マラリアになると間欠熱と言って一日のうち 一定時間高熱が出てその後平熱に戻る、
それを繰り替えしながら死んでゆく、
かどうか知らないが
とりあえず熱が下がった所で人力車に乗って (カルカッタでは今でも人力車が走っている) 病院に連れて行った。
病気になっても絶対入院したくないような汚い病院だった。
壁にはパーンと言う噛みタバコの吐き捨てた赤いしみが そこら中ついている。
まさにFUCKING HOSPITALだ。
医者はろくに見もしないで吐き捨てるように言った。
「マラリアだ。」
「それだけかい?検査はしてくれないのか?」
「そんな必要はない。こいつはマラリア以外の何者でもない! ほら、これが処方箋だ。」
と言ってペンでメモ用紙に殴り書きをして投げてよこした。
薬局に行って大量に薬を買い、ホテルに戻った。

「どうだった?どうだった?」
皆も心配で僕らを見つけるなり口々に尋ねてきた。
心配なのは彼の病気と言うより自分たちにうつるかどうかである。
「個室に移ったらどうですか?ゆっくりできるし・・」 僕はタナカさんにそれとなく勧めてみた。
「いや、大丈夫です。
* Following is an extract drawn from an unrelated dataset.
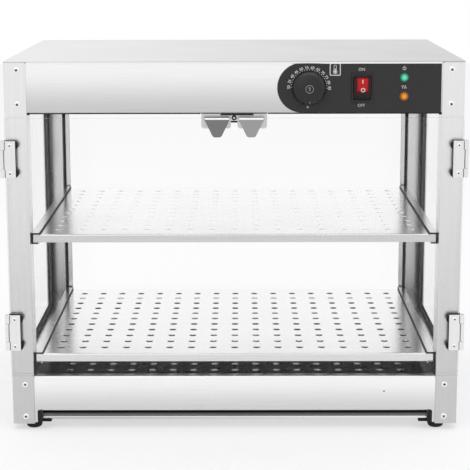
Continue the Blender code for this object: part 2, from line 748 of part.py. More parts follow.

」 彼は頑としてドミトリーを移ろうとしない。
ということはタナカさんの血を吸った蚊にさされると 間違いなくマラリアになると言うことだ。
「お前日本人だろ、何とかあいつを説得しろ!」 とデイブ達は言うのだが、
何度言っても彼は個室に移ろうとしなかった。

その日から日欧豪その他連合国のタナカ包囲網が始まった。
一人一つづつ蚊取り線香をタナカさんのベッドの周りに置いたのだ。
タナカさんのベッドの周りは 十数個の渦巻きで完全に包囲されていた。
そうして我々のドミトリーはもうもうと蚊取り線香の煙に包まれた。
2‐3日して僕はカルカッタを出た。
その後タナカさんはどうなったか知らない。
マラリアはクスリをのめば治る病気だからそれほど心配ないだろう。
でもドミトリーには泊らないでほしい。